Clark and Hagen exchanged stares, but neither could look Pitt square in the eyes.
"Sorry to screw up your plans," said Clark. "But we have a crisis on our hands, and your experience with ships might prove helpful."
"I'd be no good to you. I'm washed out."
"Can we take a few minutes and tell you what we're dealing with here?"
"I'm willing to listen."
Clark nodded, satisfied. "Okay, Ira has come direct from the President. He's better qualified to explain the situation than I am." He turned to Hagen. "You've got the floor."
Hagen took off his coat, removed a handkerchief from his hip pocket, and wiped his perspiring forehead. "The situation is this, Dirk.

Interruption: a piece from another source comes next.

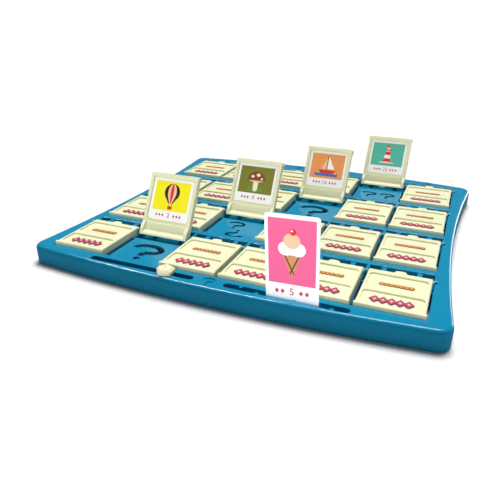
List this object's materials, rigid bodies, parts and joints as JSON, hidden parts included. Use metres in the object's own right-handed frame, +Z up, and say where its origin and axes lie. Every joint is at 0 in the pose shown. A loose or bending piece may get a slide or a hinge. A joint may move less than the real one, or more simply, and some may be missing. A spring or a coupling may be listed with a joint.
{
  "type": "face guessing flip game",
  "caption": "Flat blue game tray with a grid of hinged cream flip frames holding face cards, a score slider and a slot for a loose card.",
  "frame": {"origin": "centre of the tray's bottom, on the table", "axes": "+Z up, +X to the player's right, +Y away from the player"},
  "size_m": [0.2654, 0.2586, 0.0618],
  "materials": {
    "tray_blue": "satin gloss",
    "cream_plastic": "satin",
    "card_yellow": "printed card with a satin varnish",
    "card_olive": "printed card with a satin varnish",
    "card_orange": "printed card with a satin varnish",
    "card_teal": "printed card with a satin varnish",
    "card_pink": "printed card with a satin varnish",
    "card_blue": "printed card with a satin varnish"
  },
  "bodies": {
    "tray": {"tray": "tray_blue"},
    "slider": {"slider_knob": "cream_plastic", "slider_clip": "cream_plastic"},
    "mystery_card": {"mystery_card": "card_pink"},
    "flap_r1_c1": {"flap_r1_c1": "cream_plastic", "face_r1_c1": "card_pink"},
    "flap_r1_c2": {"flap_r1_c2": "cream_plastic", "face_r1_c2": "card_yellow"},
    "flap_r1_c3": {"flap_r1_c3": "cream_plastic", "face_r1_c3": "card_yellow"},
    "flap_r1_c4": {"flap_r1_c4": "cream_plastic", "face_r1_c4": "card_olive"},
    "flap_r1_c5": {"flap_r1_c5": "cream_plastic", "face_r1_c5": "card_orange"},
    "flap_r1_c6": {"flap_r1_c6": "cream_plastic", "face_r1_c6": "card_teal"},
    "flap_r2_c1": {"flap_r2_c1": "cream_plastic", "face_r2_c1": "card_yellow"},
    "flap_r2_c2": {"flap_r2_c2": "cream_plastic", "face_r2_c2": "card_olive"},
    "flap_r2_c3": {"flap_r2_c3": "cream_plastic", "face_r2_c3": "card_olive"},
    "flap_r2_c4": {"flap_r2_c4": "cream_plastic", "face_r2_c4": "card_teal"},
    "flap_r2_c5": {"flap_r2_c5": "cream_plastic", "face_r2_c5": "card_pink"},
    "flap_r2_c6": {"flap_r2_c6": "cream_plastic", "face_r2_c6": "card_blue"},
    "flap_r3_c1": {"flap_r3_c1": "cream_plastic", "face_r3_c1": "card_orange"},
    "flap_r3_c2": {"flap_r3_c2": "cream_plastic", "face_r3_c2": "card_teal"},
    "flap_r3_c3": {"flap_r3_c3": "cream_plastic", "face_r3_c3": "card_pink"},
    "flap_r3_c4": {"flap_r3_c4": "cream_plastic", "face_r3_c4": "card_orange"},
    "flap_r3_c5": {"flap_r3_c5": "cream_plastic", "face_r3_c5": "card_yellow"},
    "flap_r3_c6": {"flap_r3_c6": "cream_plastic", "face_r3_c6": "card_olive"},
    "flap_r4_c1": {"flap_r4_c1": "cream_plastic", "face_r4_c1": "card_pink"},
    "flap_r4_c2": {"flap_r4_c2": "cream_plastic", "face_r4_c2": "card_blue"},
    "flap_r4_c3": {"flap_r4_c3": "cream_plastic", "face_r4_c3": "card_yellow"},
    "flap_r4_c4": {"flap_r4_c4": "cream_plastic", "face_r4_c4": "card_olive"},
    "flap_r4_c5": {"flap_r4_c5": "cream_plastic", "face_r4_c5": "card_teal"},
    "flap_r4_c6": {"flap_r4_c6": "cream_plastic", "face_r4_c6": "card_teal"}
  },
  "joints": [
    {"name": "slider_slide", "type": "slide", "parent": "tray", "child": "slider", "axis": [1, 0, 0], "range_m": [-0.051, 0.0154]},
    {"name": "mystery_card_lift", "type": "slide", "parent": "tray", "child": "mystery_card", "axis": [0, 0, 1], "range_m": [0, 0.009]},
    {"name": "flap_r1_c1_hinge", "type": "hinge", "parent": "tray", "child": "flap_r1_c1", "pos_m": [-0.1, -0.07215, 0.0122], "axis": [-1, 0, 0], "range_deg": [0, 118.67]},
    {"name": "flap_r1_c2_hinge", "type": "hinge", "parent": "tray", "child": "flap_r1_c2", "pos_m": [-0.06, -0.07215, 0.0122], "axis": [-1, 0, 0], "range_deg": [-118.67, 0]},
    {"name": "flap_r1_c3_hinge", "type": "hinge", "parent": "tray", "child": "flap_r1_c3", "pos_m": [-0.02, -0.07215, 0.0122], "axis": [-1, 0, 0], "range_deg": [0, 118.67]},
    {"name": "flap_r1_c4_hinge", "type": "hinge", "parent": "tray", "child": "flap_r1_c4", "pos_m": [0.02, -0.07215, 0.0122], "axis": [-1, 0, 0], "range_deg": [0, 118.67]},
    {"name": "flap_r1_c5_hinge", "type": "hinge", "parent": "tray", "child": "flap_r1_c5", "pos_m": [0.06, -0.07215, 0.0122], "axis": [-1, 0, 0], "range_deg": [0, 118.67]},
    {"name": "flap_r1_c6_hinge", "type": "hinge", "parent": "tray", "child": "flap_r1_c6", "pos_m": [0.1, -0.07215, 0.0122], "axis": [-1, 0, 0], "range_deg": [0, 118.67]},
    {"name": "flap_r2_c1_hinge", "type": "hinge", "parent": "tray", "child": "flap_r2_c1", "pos_m": [-0.1, -0.01415, 0.0122], "axis": [-1, 0, 0], "range_deg": [0, 118.67]},
    {"name": "flap_r2_c2_hinge", "type": "hinge", "parent": "tray", "child": "flap_r2_c2", "pos_m": [-0.06, -0.01415, 0.0122], "axis": [-1, 0, 0], "range_deg": [0, 118.67]},
    {"name": "flap_r2_c3_hinge", "type": "hinge", "parent": "tray", "child": "flap_r2_c3", "pos_m": [-0.02, -0.01415, 0.0122], "axis": [-1, 0, 0], "range_deg": [-118.67, 0]},
    {"name": "flap_r2_c4_hinge", "type": "hinge", "parent": "tray", "child": "flap_r2_c4", "pos_m": [0.02, -0.01415, 0.0122], "axis": [-1, 0, 0], "range_deg": [0, 118.67]},
    {"name": "flap_r2_c5_hinge", "type": "hinge", "parent": "tray", "child": "flap_r2_c5", "pos_m": [0.06, -0.01415, 0.0122], "axis": [-1, 0, 0], "range_deg": [0, 118.67]},
    {"name": "flap_r2_c6_hinge", "type": "hinge", "parent": "tray", "child": "flap_r2_c6", "pos_m": [0.1, -0.01415, 0.0122], "axis": [-1, 0, 0], "range_deg": [0, 118.67]},
    {"name": "flap_r3_c1_hinge", "type": "hinge", "parent": "tray", "child": "flap_r3_c1", "pos_m": [-0.1, 0.04385, 0.0122], "axis": [-1, 0, 0], "range_deg": [0, 118.67]},
    {"name": "flap_r3_c2_hinge", "type": "hinge", "parent": "tray", "child": "flap_r3_c2", "pos_m": [-0.06, 0.04385, 0.0122], "axis": [-1, 0, 0], "range_deg": [0, 118.67]},
    {"name": "flap_r3_c3_hinge", "type": "hinge", "parent": "tray", "child": "flap_r3_c3", "pos_m": [-0.02, 0.04385, 0.0122], "axis": [-1, 0, 0], "range_deg": [0, 118.67]},
    {"name": "flap_r3_c4_hinge", "type": "hinge", "parent": "tray", "child": "flap_r3_c4", "pos_m": [0.02, 0.04385, 0.0122], "axis": [-1, 0, 0], "range_deg": [-118.67, 0]},
    {"name": "flap_r3_c5_hinge", "type": "hinge", "parent": "tray", "child": "flap_r3_c5", "pos_m": [0.06, 0.04385, 0.0122], "axis": [-1, 0, 0], "range_deg": [0, 118.67]},
    {"name": "flap_r3_c6_hinge", "type": "hinge", "parent": "tray", "child": "flap_r3_c6", "pos_m": [0.1, 0.04385, 0.0122], "axis": [-1, 0, 0], "range_deg": [0, 118.67]},
    {"name": "flap_r4_c1_hinge", "type": "hinge", "parent": "tray", "child": "flap_r4_c1", "pos_m": [-0.1, 0.10185, 0.0122], "axis": [-1, 0, 0], "range_deg": [0, 118.67]},
    {"name": "flap_r4_c2_hinge", "type": "hinge", "parent": "tray", "child": "flap_r4_c2", "pos_m": [-0.06, 0.10185, 0.0122], "axis": [-1, 0, 0], "range_deg": [0, 118.67]},
    {"name": "flap_r4_c3_hinge", "type": "hinge", "parent": "tray", "child": "flap_r4_c3", "pos_m": [-0.02, 0.10185, 0.0122], "axis": [-1, 0, 0], "range_deg": [0, 118.67]},
    {"name": "flap_r4_c4_hinge", "type": "hinge", "parent": "tray", "child": "flap_r4_c4", "pos_m": [0.02, 0.10185, 0.0122], "axis": [-1, 0, 0], "range_deg": [0, 118.67]},
    {"name": "flap_r4_c5_hinge", "type": "hinge", "parent": "tray", "child": "flap_r4_c5", "pos_m": [0.06, 0.10185, 0.0122], "axis": [-1, 0, 0], "range_deg": [-118.67, 0]},
    {"name": "flap_r4_c6_hinge", "type": "hinge", "parent": "tray", "child": "flap_r4_c6", "pos_m": [0.1, 0.10185, 0.0122], "axis": [-1, 0, 0], "range_deg": [0, 118.67]}
  ]
}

Do you mind if I call you Dirk?"
"It's my name."
Hagen was an expert judge of men, and he liked what he saw. This guy didn't seem the type who could be conned. There was also a look about him that suggested trust. Hagen laid the cards on the table and spelled out the Russian plot to murder the Castros and assume control of Cuba. He waded through the details in concise terms, explaining how the nuclear explosive was smuggled into the harbor and the projected time of its detonation.
When Hagen finished, Clark outlined the operation to find the bomb. There was no time to bring in a highly trained nuclear-device search team, nor would the Cubans allow them to step foot in the city. He had only twenty men with the most primitive radiation-detection equipment. He had the horrifying responsibility of leading the search, and it didn't require much imagination for him to get across the futility of his substandard efforts. Finally he paused.
"Do you follow me, Dirk?"
"Yes. . ." Pitt said slowly. "I follow. Thank you."
"Any questions?"
"Several, but one is uppermost in my mind. What happens to all of us if this thing isn't found and disarmed?"
"I think you know the answer," said Clark.
"Okay, but I want to hear it from you."
Clark's face took on the look of a mourner at a funeral. "We all die," he said simply.
"Will you help us?" asked Hagen.
Pitt looked at Clark. "How much time is left?"
"Roughly sixteen hours."
Pitt rose from his chair and began pacing the floor, his instincts beginning to sift through the maze of information. After a minute of silence as Hagen and Clark watched him expectantly, he suddenly leaned across the table and said, "I need a map of the dock area."
One of Clark's staff quickly produced one.
Pitt smoothed it out on the table and peered at it. "You say you can't alert the Cubans?" he asked as he studied the docking facilities of the bay.
"No," Hagen replied. "Their government is riddled with Soviet agents. If we were to warn them, they'd ignore it and squelch our search operation."
"What about Castro?"
Penetrating his security and warning him is my job," said Hagen.
"And the United States receives the blame."